More traditionally, if only because of the need to spin a good yarn, many survive the apocalypse, even if civilization itself does not. What ensues is generally ugly as savagery and chaos often replaces law and order. But the stories generally emphasize the brave efforts of a handful to rebuild a better world. Among the novels of this type are The Death Of Grass (1956) by John Christopher (filmed in 1970 as No Blade Of Grass), Walter M. Miller, Jr.’s 1959 Hugo-winning novel A Canticle for Leibowitz, counter-pointed by the “you can survive if you are ready and willing to adapt” philosophy of Pat Frank’s Alas Babylon (also 1959), echoed in Robert Heinlein’s proto-survivalist bible Farnham’s Freehold (1964), Robert Merle’s Malevil (1972; filmed in 1981), Stephen King’s The Stand (1978, rev. 1990; filmed in 1994 and remade in 2020) and David Brin’s The Postman (1985; filmed in 1997).
On the other hand, Earth Abides (1949) by George R. Stewart won the International Fantasy Award in 1951 for depicting survivors who choose to return to a more primitive way of life.

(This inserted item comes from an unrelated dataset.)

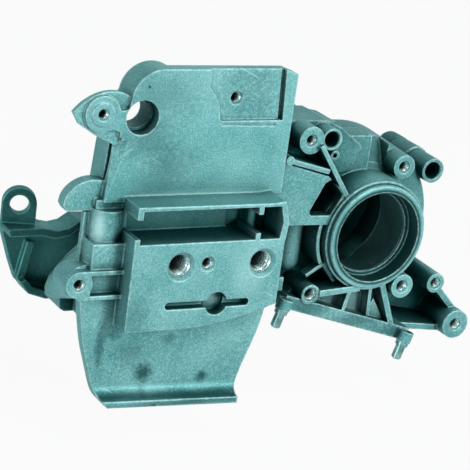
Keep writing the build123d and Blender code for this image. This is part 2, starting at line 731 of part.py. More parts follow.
def fly_hollow(joint):
    inner = chamber_parting_r - chamber_wall
    floor_y = fly_floor_y
    shelf_y = fly_floor_y + 9.0
    return spun(((0, joint - 1), (inner, joint - 1), (inner - 1.5, floor_y - 3.0), (inner - 4.5, floor_y),
                 (fly_bearing_r, floor_y), (fly_bearing_r, shelf_y), (fly_seal_r, shelf_y),
                 (fly_seal_r, fly_hub_y + 1), (0, fly_hub_y + 1)))


def fly_ribs(joint):
    # spokes from the hub out to the screw bosses
    ribs = rib((0, 0), (-27.5, 32.5), 2.2, fly_wall_y - 6, fly_wall_y + 4)
    ribs += rib((0, 0), (31.5, -20.5), 2.2, fly_wall_y - 6, fly_wall_y + 4)
    ribs += rib((0, 0), (26.5, 17.8), 2.2, fly_wall_y - 6, fly_wall_y + 4)
    ribs += rib((0, 0), (-21.5, -19.5), 2.2, fly_wall_y - 6, fly_wall_y + 4)
    ribs += box(-50.0, -24.0, joint, tank_back_y - 4, -20.0, -16.5)
    ribs += box(-50.0, -24.0, joint, tank_back_y - 4, 26.0, 29.5)
    return ribs


def handle_bracket():
    # far bracket: shelf, tapering scoop and a drilled ear
    scoop = slab(shape(((-129.0, -7.6), (-128.2, -11.8), (-124.8, -21.8), (-122.1, -28.5), (-118.6, -32.9),
                        (-111.6, -35.3), (-88.0, -35.3), (-88.0, -5.6), (-99.1, -5.2), (-102.1, -4.9),
                        (-106.1, -7.6), (-110.0, -9.0), (-115.0, -7.0)), 0.7), bracket_y, bracket_y + 3.0)
    shelf = slab(shape(((-129.6, -7.0), (-116.0, -7.0), (-110.4, -8.2), (-106.1, -7.4), (-102.1, -4.7),
                        (-88.0, -5.2), (-88.0, -8.0), (-101.6, -7.6), (-105.6, -10.2), (-111.0, -11.2),
                        (-116.6, -9.8), (-128.8, -9.8)), 0.5), bracket_y - 8.0, bracket_y + 3.0)
    floor = slab(shape(((-122.1, -28.5), (-118.6, -32.9), (-111.6, -35.3), (-88.0, -35.3),
                        (-88.0, -32.6), (-111.4, -32.6), (-117.0, -30.6), (-120.0, -27.4))),
                 bracket_y - 6.0, bracket_y + 3.0)
    ridge = rib((-118.0, -14.0), (-121.0, -29.0), 3.0, bracket_y - 2.5, bracket_y + 1.0)
    root = box(-93.0, -86.0, parting_y + gasket_t, bracket_y + 3.0, -35.3, -5.4)
    ear = Pos(ear_x, bracket_y, ear_z) * Rot(0, 0, -ear_turn) * ear_plate()
    return scoop + shelf + floor + ridge + root + ear


def ear_plate():
    # drilled ear that stands on the bracket's shelf
    outline = Circle(ear_r) + Pos(0.0, -ear_foot) * Rectangle(2 * ear_r, 2 * ear_foot)
    plate = slab(outline, -ear_t / 2, ear_t / 2)
    return plate - post(0, 0, ear_hole_r, -ear_t, ear_t)


# Small pieces

def case_gasket(half):
    # paper gasket cut to the joint face of the clutch half
    body = None
    for face in half.faces():
        if face.geom_type == GeomType.PLANE and abs(face.center().Y - parting_y) < 0.001:
            sheet = extrude(face, amount=gasket_t, dir=(0, 1, 0))
            body = sheet if body is None else body + sheet
    for x, z in screw_spots:
        body -= post(x, z, screw_r + screw_clear, parting_y - 1, parting_y + 2)
    return body


def case_dowels():
    middle = parting_y + gasket_t / 2
    dowels = []
    for x, z in dowel_spots:
        tube = post(x, z, dowel_r, middle - dowel_len / 2 + 0.3, middle + dowel_len / 2 - 0.3)
        dowels.append(tube - post(x, z, dowel_bore_r, parting_y - 20, parting_y + 20))
    return Compound(children=dowels)


def case_screws():
    screws = []
    tip = parting_y - screw_thread_depth + 1.5
    for x, z in screw_spots:
        screw = post(x, z, screw_r, tip, screw_seat_y + 0.5)
        head = post(x, z, screw_head_r, screw_seat_y, screw_seat_y + screw_head_h)
        socket = slab(Pos(x, z) * RegularPolygon(screw_socket_r, 6), screw_seat_y + 2.4,
                      screw_seat_y + screw_head_h + 1)
        screws.append(screw + head - socket)
    return Compound(children=screws)


def seat_pins():
    pins = []
    for side in (-1, 1):
        seat = pin_plane(side)
        pin = extrude(seat.offset(-seat_pin_in) * Circle(seat_pin_r), amount=seat_pin_in + seat_pin_out)
        pin = chamfer(pin.edges().group_by(Axis.Z)[0], 0.5)
        pin += extrude(seat * Circle(seat_pin_collar_r), amount=seat_pin_collar_t)
        pins.append(pin)
    return Compound(children=pins)


def main():
    os.makedirs("parts", exist_ok=True)
    clutch_side = crankcase_clutch_side()
    parts = {
        "crankcase_clutch_side": clutch_side,
        "crankcase_flywheel_side": crankcase_flywheel_side(),
        "case_gasket": case_gasket(clutch_side),
        "case_dowels": case_dowels(),
        "case_screws": case_screws(),
        "seat_pins": seat_pins(),
    }
    for name, body in parts.items():
        export_step(body, "parts/" + name + ".step")
        print(name, "solids", len(body.solids()), "volume", round(body.volume, 1))


main()
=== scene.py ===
# %% [markdown]
# A die-cast chainsaw crankcase, dressed for a studio picture. The solids come from the CAD
# model and stay exactly where they are. This file gives them their cast skin, puts threads
# into the plain holes, and sets up the light and the camera.

# %% Load the solids
import json
import math
import bpy
import numpy as np
from mathutils import Matrix, Vector


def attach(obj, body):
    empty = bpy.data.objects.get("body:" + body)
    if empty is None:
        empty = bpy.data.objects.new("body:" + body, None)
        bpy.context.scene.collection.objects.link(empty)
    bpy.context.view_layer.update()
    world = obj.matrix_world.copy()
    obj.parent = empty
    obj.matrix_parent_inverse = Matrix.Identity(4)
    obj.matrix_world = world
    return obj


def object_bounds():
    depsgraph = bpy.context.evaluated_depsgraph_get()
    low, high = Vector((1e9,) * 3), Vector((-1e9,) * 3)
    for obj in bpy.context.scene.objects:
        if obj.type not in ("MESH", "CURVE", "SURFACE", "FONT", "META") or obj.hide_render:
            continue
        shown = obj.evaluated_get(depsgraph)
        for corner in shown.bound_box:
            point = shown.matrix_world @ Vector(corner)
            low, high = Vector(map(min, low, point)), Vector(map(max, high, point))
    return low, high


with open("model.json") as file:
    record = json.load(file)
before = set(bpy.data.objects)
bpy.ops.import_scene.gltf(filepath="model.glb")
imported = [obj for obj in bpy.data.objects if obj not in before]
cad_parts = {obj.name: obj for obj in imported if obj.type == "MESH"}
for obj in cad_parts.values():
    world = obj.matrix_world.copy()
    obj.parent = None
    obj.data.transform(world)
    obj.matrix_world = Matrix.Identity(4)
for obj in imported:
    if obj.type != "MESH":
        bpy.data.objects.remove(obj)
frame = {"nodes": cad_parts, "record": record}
cad_low, cad_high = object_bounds()
solids = frame["nodes"]
MM = 0.001
print("solids:", sorted(solids))
print("size in mm:", [round((b - a) / MM, 1) for a, b in zip(cad_low, cad_high)])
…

Purely filmic works embracing this theme include the 1983 film The Day After about the effects of nuclear war on a Kansas town, Robert Altman’s innovative 1979 film Quintet, George Miller’s notorious Mad Max quarte7 (1979, 1981, 1985 and 2015) and the even bleaker future of the Terminator series (1984, 2001, 2003, etc.).
Finally, one should not forget the worlds where, no matter how bad the post-apocalypse is, the promise of a better future comes true. From the 1933 classic The Shape Of Things To Come by H.-G. Wells to Star Trek’s Federation, a new and better world can be reborn from the ashes of the old. In that vein, one should include Chris Marker’s remarkable short La Jetée (1962), in which the gifts from a better future that will eventually replace the protagonist’s bleak, post-cataclysmic world, help regenerate mankind, and the 1932 novel, When Worlds Collide, by Philip Gordon Wylie and Edwin Balmer, and its sequel, After Worlds Collide (1934) (filmed in 1951) in which several space arks flee to the new Planet Beta when Earth is pulverized by Planet Alpha.
This brief panorama of post-apocalyptic worlds would not be complete without a mention of several comics classics: Judge Dredd’s Cursed Earth (1979) sequence, written by Pat Mills, likely inspired by Roger Zelazny’s Damnation Alley (1969; filmed 1977), graphically depicts what is left of America after a nuclear war. In Japan, Hayao Miyazaki unfolded a far more ecologically complex post-nuclear Earth in his classic manga Nausicaä and the Valley of the Wind (1982-94; filmed in 1984). In European comics, Belgian artist Herman Huppen also portrayed a post-cataclysmic America in Jeremiah (1979-ongoing; filmed 2003-04).